* [Work instructions] Copy these lines exactly and nothing else: from the line holding "Continue the FreeCAD" to the line holding "thickness by Solidify.", both lines included.

* [Input material]
Start
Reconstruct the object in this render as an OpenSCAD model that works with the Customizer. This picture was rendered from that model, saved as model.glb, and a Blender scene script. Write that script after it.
End
Start
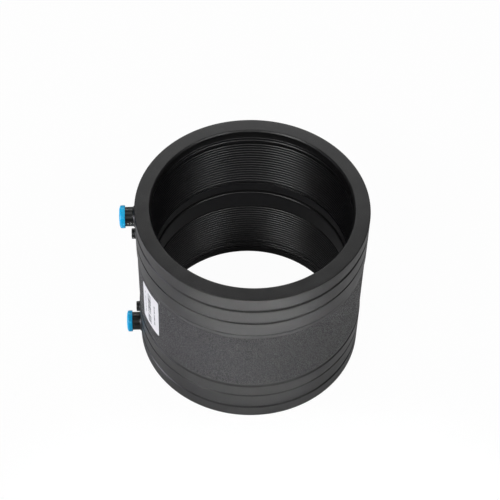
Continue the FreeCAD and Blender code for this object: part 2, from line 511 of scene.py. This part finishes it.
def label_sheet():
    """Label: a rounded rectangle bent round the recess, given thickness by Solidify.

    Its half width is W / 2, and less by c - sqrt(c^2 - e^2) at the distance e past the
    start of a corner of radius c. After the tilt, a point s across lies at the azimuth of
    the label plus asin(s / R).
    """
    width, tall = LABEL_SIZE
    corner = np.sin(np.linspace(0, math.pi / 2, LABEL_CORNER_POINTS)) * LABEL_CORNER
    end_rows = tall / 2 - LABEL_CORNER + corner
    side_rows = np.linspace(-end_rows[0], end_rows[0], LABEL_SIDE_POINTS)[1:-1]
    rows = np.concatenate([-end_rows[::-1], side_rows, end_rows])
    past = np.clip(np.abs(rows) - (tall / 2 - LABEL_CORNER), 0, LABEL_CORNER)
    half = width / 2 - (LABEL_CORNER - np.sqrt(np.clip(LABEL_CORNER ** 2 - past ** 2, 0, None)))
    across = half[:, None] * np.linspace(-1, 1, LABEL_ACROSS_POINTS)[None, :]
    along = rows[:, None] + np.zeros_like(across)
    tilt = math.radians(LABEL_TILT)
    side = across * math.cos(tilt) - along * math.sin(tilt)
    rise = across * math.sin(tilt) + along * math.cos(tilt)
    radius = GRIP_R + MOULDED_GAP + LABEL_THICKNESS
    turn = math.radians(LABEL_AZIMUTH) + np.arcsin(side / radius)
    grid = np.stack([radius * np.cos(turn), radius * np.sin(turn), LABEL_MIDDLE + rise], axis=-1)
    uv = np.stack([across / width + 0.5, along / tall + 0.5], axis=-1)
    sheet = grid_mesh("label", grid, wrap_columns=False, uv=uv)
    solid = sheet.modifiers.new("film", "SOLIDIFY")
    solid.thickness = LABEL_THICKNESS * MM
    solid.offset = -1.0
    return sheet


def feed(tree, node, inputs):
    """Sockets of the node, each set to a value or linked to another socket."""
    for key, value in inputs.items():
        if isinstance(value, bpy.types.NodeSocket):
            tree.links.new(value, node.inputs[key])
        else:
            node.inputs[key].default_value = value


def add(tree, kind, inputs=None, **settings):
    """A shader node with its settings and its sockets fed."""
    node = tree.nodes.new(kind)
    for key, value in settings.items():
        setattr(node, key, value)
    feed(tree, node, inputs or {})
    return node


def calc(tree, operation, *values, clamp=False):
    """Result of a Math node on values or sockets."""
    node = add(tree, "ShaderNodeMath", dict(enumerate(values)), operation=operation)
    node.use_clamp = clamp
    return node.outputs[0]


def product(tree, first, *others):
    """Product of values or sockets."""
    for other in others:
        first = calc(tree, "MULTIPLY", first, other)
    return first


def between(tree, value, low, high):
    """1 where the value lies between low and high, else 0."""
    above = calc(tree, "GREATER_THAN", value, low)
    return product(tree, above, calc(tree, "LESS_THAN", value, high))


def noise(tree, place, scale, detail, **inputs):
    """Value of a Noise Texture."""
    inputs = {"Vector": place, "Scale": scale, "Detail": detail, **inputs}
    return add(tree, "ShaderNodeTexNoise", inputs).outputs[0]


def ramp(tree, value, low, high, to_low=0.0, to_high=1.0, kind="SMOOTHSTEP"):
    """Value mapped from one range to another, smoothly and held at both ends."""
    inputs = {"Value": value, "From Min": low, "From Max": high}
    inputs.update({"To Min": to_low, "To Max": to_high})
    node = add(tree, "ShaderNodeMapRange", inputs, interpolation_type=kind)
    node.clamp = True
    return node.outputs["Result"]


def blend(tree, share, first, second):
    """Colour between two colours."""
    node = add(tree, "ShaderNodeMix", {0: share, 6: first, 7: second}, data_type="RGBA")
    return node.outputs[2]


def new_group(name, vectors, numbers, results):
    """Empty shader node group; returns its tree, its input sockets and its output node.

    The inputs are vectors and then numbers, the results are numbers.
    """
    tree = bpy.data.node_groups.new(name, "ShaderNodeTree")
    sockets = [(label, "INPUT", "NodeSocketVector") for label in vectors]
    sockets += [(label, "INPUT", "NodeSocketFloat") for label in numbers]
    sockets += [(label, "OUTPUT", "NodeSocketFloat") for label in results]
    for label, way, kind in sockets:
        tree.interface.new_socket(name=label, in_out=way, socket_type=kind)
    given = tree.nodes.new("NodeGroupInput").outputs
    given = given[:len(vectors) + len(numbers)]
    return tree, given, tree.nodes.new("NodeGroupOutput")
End
* [Result below]
Continue the FreeCAD and Blender code for this object: part 2, from line 511 of scene.py. This part finishes it.
def label_sheet():
    """Label: a rounded rectangle bent round the recess, given thickness by Solidify.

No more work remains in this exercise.